▶ [AIM OF THE EXERCISE]
Your task is to print all of the data word for word.
## begin MATERIAL
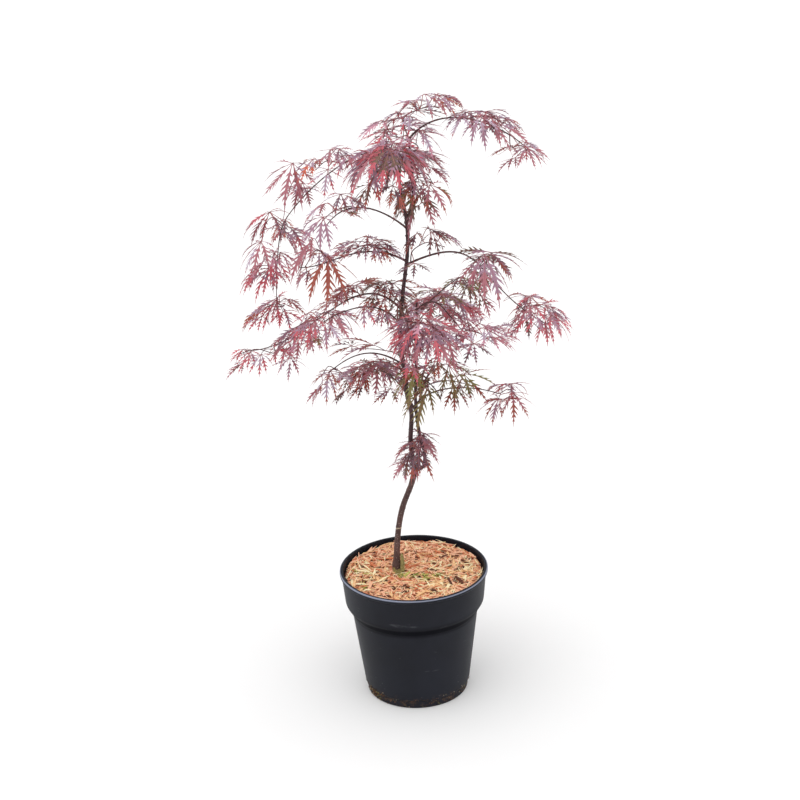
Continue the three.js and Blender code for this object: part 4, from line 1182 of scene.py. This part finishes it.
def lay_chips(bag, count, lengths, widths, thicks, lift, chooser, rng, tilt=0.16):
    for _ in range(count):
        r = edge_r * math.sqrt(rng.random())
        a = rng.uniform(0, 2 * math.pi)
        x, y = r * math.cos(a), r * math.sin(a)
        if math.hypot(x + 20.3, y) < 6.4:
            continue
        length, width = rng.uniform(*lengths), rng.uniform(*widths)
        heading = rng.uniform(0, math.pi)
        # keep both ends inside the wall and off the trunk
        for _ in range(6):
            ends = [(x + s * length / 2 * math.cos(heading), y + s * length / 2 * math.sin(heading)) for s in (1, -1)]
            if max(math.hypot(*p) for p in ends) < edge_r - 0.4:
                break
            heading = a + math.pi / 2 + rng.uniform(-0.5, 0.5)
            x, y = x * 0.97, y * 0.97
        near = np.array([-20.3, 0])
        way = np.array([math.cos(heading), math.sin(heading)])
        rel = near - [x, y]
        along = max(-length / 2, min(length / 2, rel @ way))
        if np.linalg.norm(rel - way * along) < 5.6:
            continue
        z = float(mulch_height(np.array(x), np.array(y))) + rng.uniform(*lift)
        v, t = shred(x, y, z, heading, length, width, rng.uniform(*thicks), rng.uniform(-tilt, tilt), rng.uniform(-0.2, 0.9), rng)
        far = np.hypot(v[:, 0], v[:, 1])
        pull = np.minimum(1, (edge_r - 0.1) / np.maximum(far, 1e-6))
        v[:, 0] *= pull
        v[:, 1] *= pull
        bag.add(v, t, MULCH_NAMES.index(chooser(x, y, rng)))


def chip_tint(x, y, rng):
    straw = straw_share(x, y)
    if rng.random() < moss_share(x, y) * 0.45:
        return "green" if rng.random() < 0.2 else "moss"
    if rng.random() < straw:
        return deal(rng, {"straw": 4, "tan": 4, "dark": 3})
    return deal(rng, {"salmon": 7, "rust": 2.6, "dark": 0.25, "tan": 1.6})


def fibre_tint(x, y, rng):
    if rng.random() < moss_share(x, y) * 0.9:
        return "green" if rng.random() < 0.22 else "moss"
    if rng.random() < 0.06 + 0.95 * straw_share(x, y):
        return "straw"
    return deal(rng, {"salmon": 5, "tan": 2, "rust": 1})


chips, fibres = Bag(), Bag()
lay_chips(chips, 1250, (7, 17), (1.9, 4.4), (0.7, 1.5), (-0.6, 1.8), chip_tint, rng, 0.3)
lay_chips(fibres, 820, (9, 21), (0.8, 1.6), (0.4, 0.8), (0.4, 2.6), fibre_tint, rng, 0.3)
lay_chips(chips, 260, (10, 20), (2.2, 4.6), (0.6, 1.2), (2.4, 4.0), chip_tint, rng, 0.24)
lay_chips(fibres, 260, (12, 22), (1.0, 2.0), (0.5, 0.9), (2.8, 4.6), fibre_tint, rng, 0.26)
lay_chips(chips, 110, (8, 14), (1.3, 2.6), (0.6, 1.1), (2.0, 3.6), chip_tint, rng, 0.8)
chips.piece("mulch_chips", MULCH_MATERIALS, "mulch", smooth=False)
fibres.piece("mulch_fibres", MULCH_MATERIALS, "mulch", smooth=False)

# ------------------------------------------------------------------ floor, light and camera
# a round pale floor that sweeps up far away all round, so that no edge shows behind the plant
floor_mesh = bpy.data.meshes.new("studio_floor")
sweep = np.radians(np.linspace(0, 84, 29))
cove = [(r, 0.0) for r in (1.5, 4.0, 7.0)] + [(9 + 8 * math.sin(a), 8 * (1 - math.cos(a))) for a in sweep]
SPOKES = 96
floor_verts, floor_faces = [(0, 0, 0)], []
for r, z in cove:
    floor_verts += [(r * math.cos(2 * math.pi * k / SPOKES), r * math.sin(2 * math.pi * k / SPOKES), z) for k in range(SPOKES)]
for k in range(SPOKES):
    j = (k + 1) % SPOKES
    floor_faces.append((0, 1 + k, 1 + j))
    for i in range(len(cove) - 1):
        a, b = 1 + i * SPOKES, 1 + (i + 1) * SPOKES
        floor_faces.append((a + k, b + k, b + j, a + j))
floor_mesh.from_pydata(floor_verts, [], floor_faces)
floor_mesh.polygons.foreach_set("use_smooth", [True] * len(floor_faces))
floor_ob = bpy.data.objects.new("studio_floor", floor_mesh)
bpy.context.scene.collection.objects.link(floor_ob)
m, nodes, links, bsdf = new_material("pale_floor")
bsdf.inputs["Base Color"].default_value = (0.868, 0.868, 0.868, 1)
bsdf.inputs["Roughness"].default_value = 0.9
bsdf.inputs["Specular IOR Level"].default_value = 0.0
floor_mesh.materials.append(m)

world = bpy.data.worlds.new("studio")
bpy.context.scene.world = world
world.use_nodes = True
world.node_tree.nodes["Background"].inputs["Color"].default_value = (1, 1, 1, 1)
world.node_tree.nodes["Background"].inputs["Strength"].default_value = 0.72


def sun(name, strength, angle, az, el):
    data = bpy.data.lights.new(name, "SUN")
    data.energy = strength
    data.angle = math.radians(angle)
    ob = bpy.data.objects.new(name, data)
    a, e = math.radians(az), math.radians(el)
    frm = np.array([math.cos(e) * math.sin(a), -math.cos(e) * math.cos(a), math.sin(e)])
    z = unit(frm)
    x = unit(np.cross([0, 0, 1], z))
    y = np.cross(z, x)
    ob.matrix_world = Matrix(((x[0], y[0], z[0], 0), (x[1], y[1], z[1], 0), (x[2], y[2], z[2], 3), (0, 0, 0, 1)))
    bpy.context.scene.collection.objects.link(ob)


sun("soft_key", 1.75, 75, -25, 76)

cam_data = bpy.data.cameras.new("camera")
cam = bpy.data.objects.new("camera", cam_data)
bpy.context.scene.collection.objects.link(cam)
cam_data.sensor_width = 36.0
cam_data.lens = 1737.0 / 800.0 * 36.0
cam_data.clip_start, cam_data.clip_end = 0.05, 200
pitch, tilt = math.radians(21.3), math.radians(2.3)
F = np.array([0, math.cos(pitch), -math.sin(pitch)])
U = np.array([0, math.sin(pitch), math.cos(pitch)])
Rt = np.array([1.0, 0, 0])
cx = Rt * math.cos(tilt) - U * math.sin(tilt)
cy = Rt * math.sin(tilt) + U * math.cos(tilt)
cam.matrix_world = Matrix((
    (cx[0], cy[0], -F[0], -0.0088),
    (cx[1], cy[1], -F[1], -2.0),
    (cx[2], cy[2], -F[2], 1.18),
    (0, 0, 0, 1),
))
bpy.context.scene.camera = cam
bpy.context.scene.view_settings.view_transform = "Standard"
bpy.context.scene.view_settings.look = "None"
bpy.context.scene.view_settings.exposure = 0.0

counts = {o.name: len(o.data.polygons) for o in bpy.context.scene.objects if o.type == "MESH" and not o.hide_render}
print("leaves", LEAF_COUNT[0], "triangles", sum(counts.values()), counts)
## end MATERIAL
▶ [CORRECT RESULT]
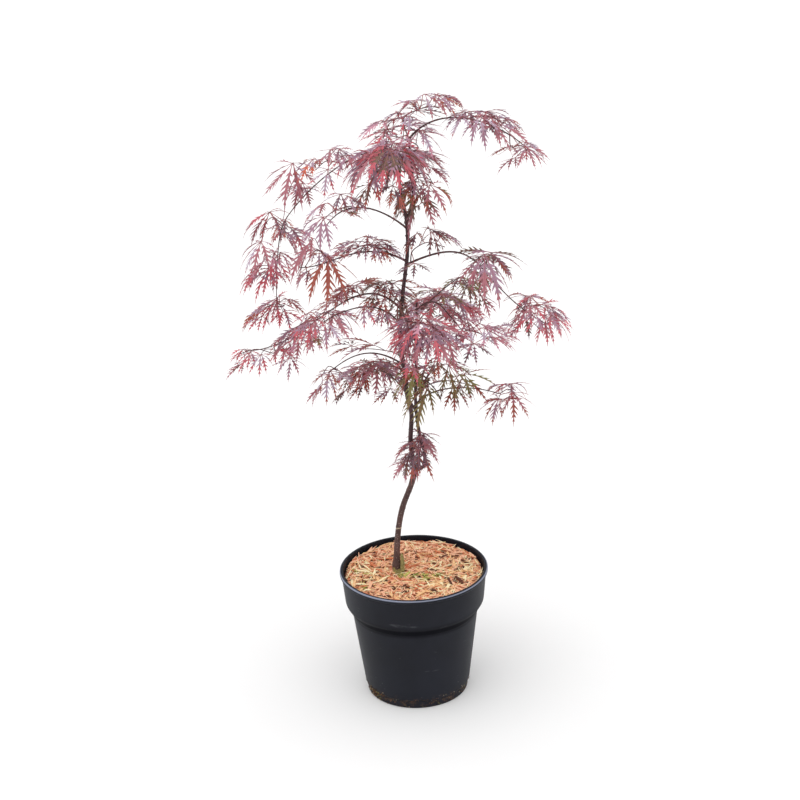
Continue the three.js and Blender code for this object: part 4, from line 1182 of scene.py. This part finishes it.
def lay_chips(bag, count, lengths, widths, thicks, lift, chooser, rng, tilt=0.16):
    for _ in range(count):
        r = edge_r * math.sqrt(rng.random())
        a = rng.uniform(0, 2 * math.pi)
        x, y = r * math.cos(a), r * math.sin(a)
        if math.hypot(x + 20.3, y) < 6.4:
            continue
        length, width = rng.uniform(*lengths), rng.uniform(*widths)
        heading = rng.uniform(0, math.pi)
        # keep both ends inside the wall and off the trunk
        for _ in range(6):
            ends = [(x + s * length / 2 * math.cos(heading), y + s * length / 2 * math.sin(heading)) for s in (1, -1)]
            if max(math.hypot(*p) for p in ends) < edge_r - 0.4:
                break
            heading = a + math.pi / 2 + rng.uniform(-0.5, 0.5)
            x, y = x * 0.97, y * 0.97
        near = np.array([-20.3, 0])
        way = np.array([math.cos(heading), math.sin(heading)])
        rel = near - [x, y]
        along = max(-length / 2, min(length / 2, rel @ way))
        if np.linalg.norm(rel - way * along) < 5.6:
            continue
        z = float(mulch_height(np.array(x), np.array(y))) + rng.uniform(*lift)
        v, t = shred(x, y, z, heading, length, width, rng.uniform(*thicks), rng.uniform(-tilt, tilt), rng.uniform(-0.2, 0.9), rng)
        far = np.hypot(v[:, 0], v[:, 1])
        pull = np.minimum(1, (edge_r - 0.1) / np.maximum(far, 1e-6))
        v[:, 0] *= pull
        v[:, 1] *= pull
        bag.add(v, t, MULCH_NAMES.index(chooser(x, y, rng)))


def chip_tint(x, y, rng):
    straw = straw_share(x, y)
    if rng.random() < moss_share(x, y) * 0.45:
        return "green" if rng.random() < 0.2 else "moss"
    if rng.random() < straw:
        return deal(rng, {"straw": 4, "tan": 4, "dark": 3})
    return deal(rng, {"salmon": 7, "rust": 2.6, "dark": 0.25, "tan": 1.6})


def fibre_tint(x, y, rng):
    if rng.random() < moss_share(x, y) * 0.9:
        return "green" if rng.random() < 0.22 else "moss"
    if rng.random() < 0.06 + 0.95 * straw_share(x, y):
        return "straw"
    return deal(rng, {"salmon": 5, "tan": 2, "rust": 1})


chips, fibres = Bag(), Bag()
lay_chips(chips, 1250, (7, 17), (1.9, 4.4), (0.7, 1.5), (-0.6, 1.8), chip_tint, rng, 0.3)
lay_chips(fibres, 820, (9, 21), (0.8, 1.6), (0.4, 0.8), (0.4, 2.6), fibre_tint, rng, 0.3)
lay_chips(chips, 260, (10, 20), (2.2, 4.6), (0.6, 1.2), (2.4, 4.0), chip_tint, rng, 0.24)
lay_chips(fibres, 260, (12, 22), (1.0, 2.0), (0.5, 0.9), (2.8, 4.6), fibre_tint, rng, 0.26)
lay_chips(chips, 110, (8, 14), (1.3, 2.6), (0.6, 1.1), (2.0, 3.6), chip_tint, rng, 0.8)
chips.piece("mulch_chips", MULCH_MATERIALS, "mulch", smooth=False)
fibres.piece("mulch_fibres", MULCH_MATERIALS, "mulch", smooth=False)

# ------------------------------------------------------------------ floor, light and camera
# a round pale floor that sweeps up far away all round, so that no edge shows behind the plant
floor_mesh = bpy.data.meshes.new("studio_floor")
sweep = np.radians(np.linspace(0, 84, 29))
cove = [(r, 0.0) for r in (1.5, 4.0, 7.0)] + [(9 + 8 * math.sin(a), 8 * (1 - math.cos(a))) for a in sweep]
SPOKES = 96
floor_verts, floor_faces = [(0, 0, 0)], []
for r, z in cove:
    floor_verts += [(r * math.cos(2 * math.pi * k / SPOKES), r * math.sin(2 * math.pi * k / SPOKES), z) for k in range(SPOKES)]
for k in range(SPOKES):
    j = (k + 1) % SPOKES
    floor_faces.append((0, 1 + k, 1 + j))
    for i in range(len(cove) - 1):
        a, b = 1 + i * SPOKES, 1 + (i + 1) * SPOKES
        floor_faces.append((a + k, b + k, b + j, a + j))
floor_mesh.from_pydata(floor_verts, [], floor_faces)
floor_mesh.polygons.foreach_set("use_smooth", [True] * len(floor_faces))
floor_ob = bpy.data.objects.new("studio_floor", floor_mesh)
bpy.context.scene.collection.objects.link(floor_ob)
m, nodes, links, bsdf = new_material("pale_floor")
bsdf.inputs["Base Color"].default_value = (0.868, 0.868, 0.868, 1)
bsdf.inputs["Roughness"].default_value = 0.9
bsdf.inputs["Specular IOR Level"].default_value = 0.0
floor_mesh.materials.append(m)

world = bpy.data.worlds.new("studio")
bpy.context.scene.world = world
world.use_nodes = True
world.node_tree.nodes["Background"].inputs["Color"].default_value = (1, 1, 1, 1)
world.node_tree.nodes["Background"].inputs["Strength"].default_value = 0.72


def sun(name, strength, angle, az, el):
    data = bpy.data.lights.new(name, "SUN")
    data.energy = strength
    data.angle = math.radians(angle)
    ob = bpy.data.objects.new(name, data)
    a, e = math.radians(az), math.radians(el)
    frm = np.array([math.cos(e) * math.sin(a), -math.cos(e) * math.cos(a), math.sin(e)])
    z = unit(frm)
    x = unit(np.cross([0, 0, 1], z))
    y = np.cross(z, x)
    ob.matrix_world = Matrix(((x[0], y[0], z[0], 0), (x[1], y[1], z[1], 0), (x[2], y[2], z[2], 3), (0, 0, 0, 1)))
    bpy.context.scene.collection.objects.link(ob)


sun("soft_key", 1.75, 75, -25, 76)

cam_data = bpy.data.cameras.new("camera")
cam = bpy.data.objects.new("camera", cam_data)
bpy.context.scene.collection.objects.link(cam)
cam_data.sensor_width = 36.0
cam_data.lens = 1737.0 / 800.0 * 36.0
cam_data.clip_start, cam_data.clip_end = 0.05, 200
pitch, tilt = math.radians(21.3), math.radians(2.3)
F = np.array([0, math.cos(pitch), -math.sin(pitch)])
U = np.array([0, math.sin(pitch), math.cos(pitch)])
Rt = np.array([1.0, 0, 0])
cx = Rt * math.cos(tilt) - U * math.sin(tilt)
cy = Rt * math.sin(tilt) + U * math.cos(tilt)
cam.matrix_world = Matrix((
    (cx[0], cy[0], -F[0], -0.0088),
    (cx[1], cy[1], -F[1], -2.0),
    (cx[2], cy[2], -F[2], 1.18),
    (0, 0, 0, 1),
))
bpy.context.scene.camera = cam
bpy.context.scene.view_settings.view_transform = "Standard"
bpy.context.scene.view_settings.look = "None"
bpy.context.scene.view_settings.exposure = 0.0

counts = {o.name: len(o.data.polygons) for o in bpy.context.scene.objects if o.type == "MESH" and not o.hide_render}
print("leaves", LEAF_COUNT[0], "triangles", sum(counts.values()), counts)